「居眠りをさせないエアコン」より、昼寝を許す職場を

黒坂 岳央

こんにちは!肥後庵の黒坂です。

先日、朝日新聞の記事に面白いニュースが取り上げられていました。まぶたの動きをシステムで監視し、居眠りしそうになる従業員を発見して部屋の温度を下げ、覚醒させるエアコンをNECとダイキン工業が共同開発すると発表した、ということです。2020年にも実用化する算段のようです。

ネット上ではかなりこの記事に対して反響があるようです。今回は記事を読んで感じたことをお話させていただきます。

ネットで反発を呼んでいる理由は?

このシステムの仕組みは次のようなものです。

パソコンの画面にカメラをつけるなどして、働き手のまぶたの動きを追う。まぶたの動き方に変化が出れば、眠気におそわれ始めたと判断。部屋のエアコンの設定温度を一時的に数度下げて働き手に刺激を与え、目覚めを促す。

引用元:居眠りさせないオフィス開発へ まぶた監視→室温下げる(朝日新聞デジタル)

上記・朝日新聞記事より

「カメラを使って社員の顔をチェックし、まぶたの動きから眠そうにしている社員を自動検出し、エアコンの温度を下げて起こす」というシステムです。社員の顔を認識するシステムはNECの技術が使われます。ちなみにNECの顔認証システムは世界トップクラスと言われており、同社は「米国国立標準技術研究所(NIST)」が実施した動画顔認証技術のベンチマークテスト(FIVE)において、照合精度99.2%と他社を大きく引き離す第1位の性能評価を獲得しています(NECのサイトより)。

世界トップクラスの顔認証システムと、人工知能を用いた高度なテクノロジーの結集が「眠そうにしている社員を見つけたら温度を下げて起こす」という従業員を監視するようなシステムに使われていることで、

刑務所監視感がすごい

昭和の根性論を感じる

働き方改革、ではなく“働かせ方改革”になっている

といったネット上の反発につながっているようです。調べてみましたがあまり支持する声を見つけることは出来ませんでした。高度なテクノロジーを持っているなら、もっと別の方向性で活用できたのでは?という事なのでしょう。

別の方法にはどんなものがあるでしょうか?例えば私は「温度の上げ下げより、二酸化炭素濃度を監視するシステム」などがいいのではと思いましたね。私も経験がありますが、人が密集して空気が悪くなるとどうしても頭がぼんやりしてきます。そんな時、窓を空けて空気の入れ替えをするとサーッと頭を駆け巡るような晴れ渡る感覚がしたものです。二酸化炭素が濃くなってきたら、空気の入れ替えを奨励するという事であれば従業員を監視するような感覚を持たせず、同じ空間で働く全ての従業員がメリットを享受できると考えます。

会社はパワーナップを容認して欲しい

米国のリーディングカンパニーでは「パワーナップ」が注目されています。パワーナップとは要するに15分から30分程度の昼寝のことで、職場で仮眠をとることで起床後のパフォーマンスを向上させましょうという取り組みのことです。

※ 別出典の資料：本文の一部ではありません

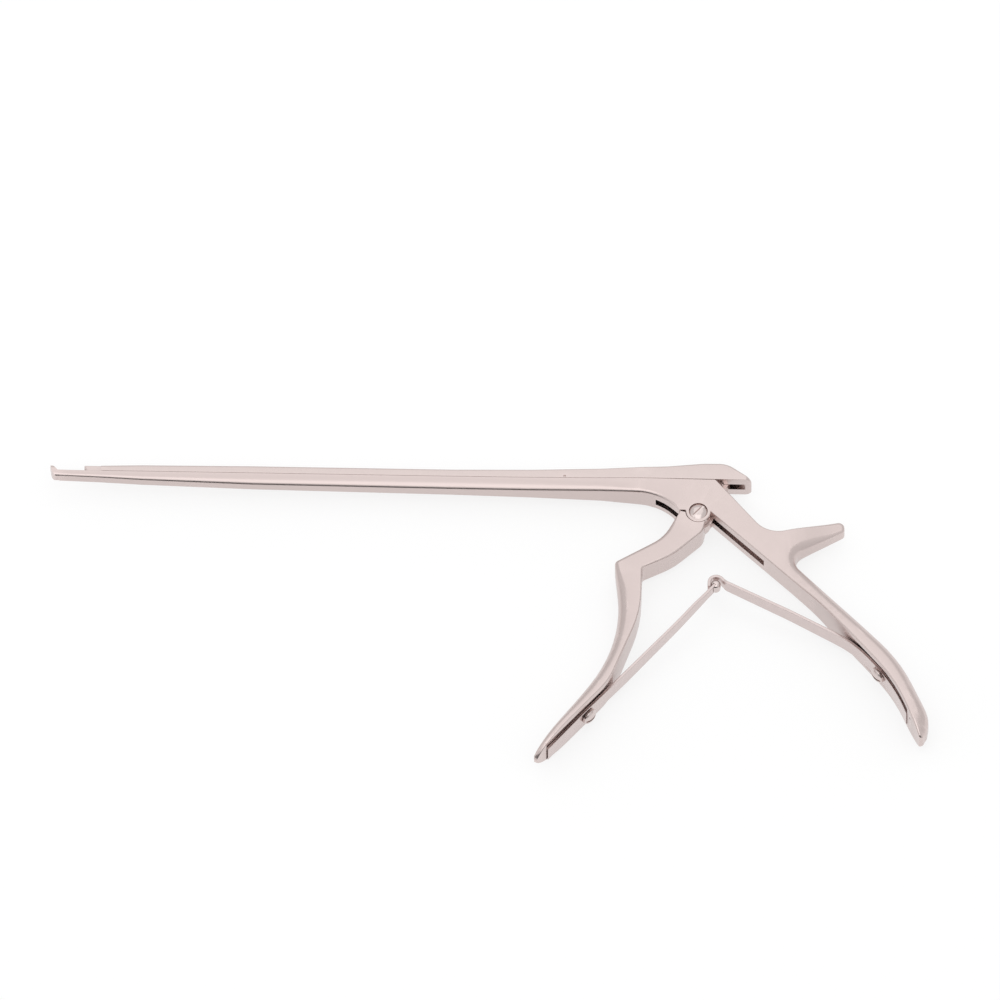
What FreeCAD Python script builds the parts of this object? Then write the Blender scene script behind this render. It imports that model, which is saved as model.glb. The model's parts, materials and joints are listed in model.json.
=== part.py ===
import FreeCAD, Part
import Sketcher
import math
import os
from types import SimpleNamespace

os.makedirs("parts", exist_ok=True)
doc = FreeCAD.newDocument("bone_rongeur")
V = FreeCAD.Vector

# Driving sizes in millimetres and degrees, measured from the pivot axis
values = {
    "thick": 9.0,
    "grip_width": 13.0,
    "grip_stock": 13.4,
    "rail_y": 12.15,
    "slot_width": 3.0,
    "side_play": 0.1,
    "ear_radius": 4.0,
    "ear_play": 0.15,
    "hub_radius": 4.9,
    "pivot_radius": 2.0,
    "pivot_play": 0.05,
    "pivot_head_radius": 2.95,
    "pivot_head_height": 1.5,
    "recess_depth": 1.15,
    "recess_play": 0.2,
    "shank_tail": 0.3,
    "lever_angle": 61.5,
    "lever_reach": 16.5,
    "fork_half": 1.25,
    "prong": 1.2,
    "pin_x": 7.5,
    "pin_y": 13.8,
    "pin_radius": 1.0,
    "pin_play": 0.02,
    "pin_start": 0.3,
    "pin_length": 7.3,
    "key_neck": 1.2,
    "key_head": 2.2,
    "key_length": 14.0,
    "key_play": 0.1,
    "key_lift": 0.05,
    "neck_depth": 0.7,
    "head_depth": 0.8,
    "travel": 9.4,
    "front_key_x": -186.0,
    "rear_key_x": -52.0,
    "window": 15.0,
    "foot_width": 4.0,
    "foot_top": 14.4,
    "foot_base_x": -205.4,
    "foot_lean": 0.727,
    "jaw_gap": 9.6,
    "cutter_width": 3.4,
    "cutter_top": 14.05,
    "cutter_end_x": -191.5,
    "cup_half": 1.1,
    "cup_low": 12.6,
    "cup_high": 13.7,
    "cup_depth": 2.8,
    "foot_cup_depth": 1.2,
    "leaf_width": 7.0,
    "leaf_thick": 1.0,
    "groove_width": 9.0,
    "bead_x": 6.1,
    "bead_y": -25.7,
    "bead_radius": 1.6,
    "bead_length": 4.0,
    "leaf_screw_radius": 1.5,
    "leaf_screw_play": 0.1,
    "leaf_head_radius": 2.75,
    "leaf_head_height": 1.4,
    "leaf_screw_length": 4.6,
    "leaf_hole_depth": 5.0,
    "seat_play": 0.1,
    "mark_radius": 0.5,
    "mark_depth": 1.2,
}
sheet = doc.addObject("Spreadsheet::Sheet", "Sizes")
for row, (alias, number) in enumerate(values.items(), 1):
    sheet.set(f"A{row}", alias)
    sheet.set(f"B{row}", str(number))
    sheet.setAlias(f"B{row}", alias)
doc.recompute()
g = SimpleNamespace(**values)
mid = g.thick / 2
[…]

私は会社員時代に毎日パワーナップを取っていました。30分ほどで昼食と歯磨きを終えた後は、その後25分間は机の上でグーグー寝ます。起きた後はモヤがかっていた頭がものすごくハッキリとするのを感じて、居眠りの気配は全くのゼロでしたね。今でも午前中に全力で働いた後は、昼食後に少し寝るようにしています。

パワーナップなくして、一日中ずっとハイパフォーマンスで週5日働き続けるのはかなりの体力が要求されます。疲労がたまり、眠ければサッと15分眠る、これだけで高いパフォーマンスを維持できると思うので、昼寝を積極的に取り入れることには意味があると思うのです。

オフィスで昼寝を取りやすくする施策として、例えば昼休憩1時間を40分に圧縮し、どこか自分の好きなタイミングで30分昼寝をする権利を行使出来るようにするのはどうでしょうか?

このシステムは自動車に搭載して欲しい

眠くなると温度を下げて起こす、というシステムですが個人的にはぜひ自動車に導入してほしいと思いますね。

例えば自動車にこのシステムを取り入れて、冷たい風をまぶたに送風するなどで覚醒させるといった使い方は有用なのではないかと思います。私は日常的に車を運転していますが、長距離運転をすると眠気に襲われてひやりとすることがあります。そんな時に起こしてくれるシステムが入っていればいいなと思いますね。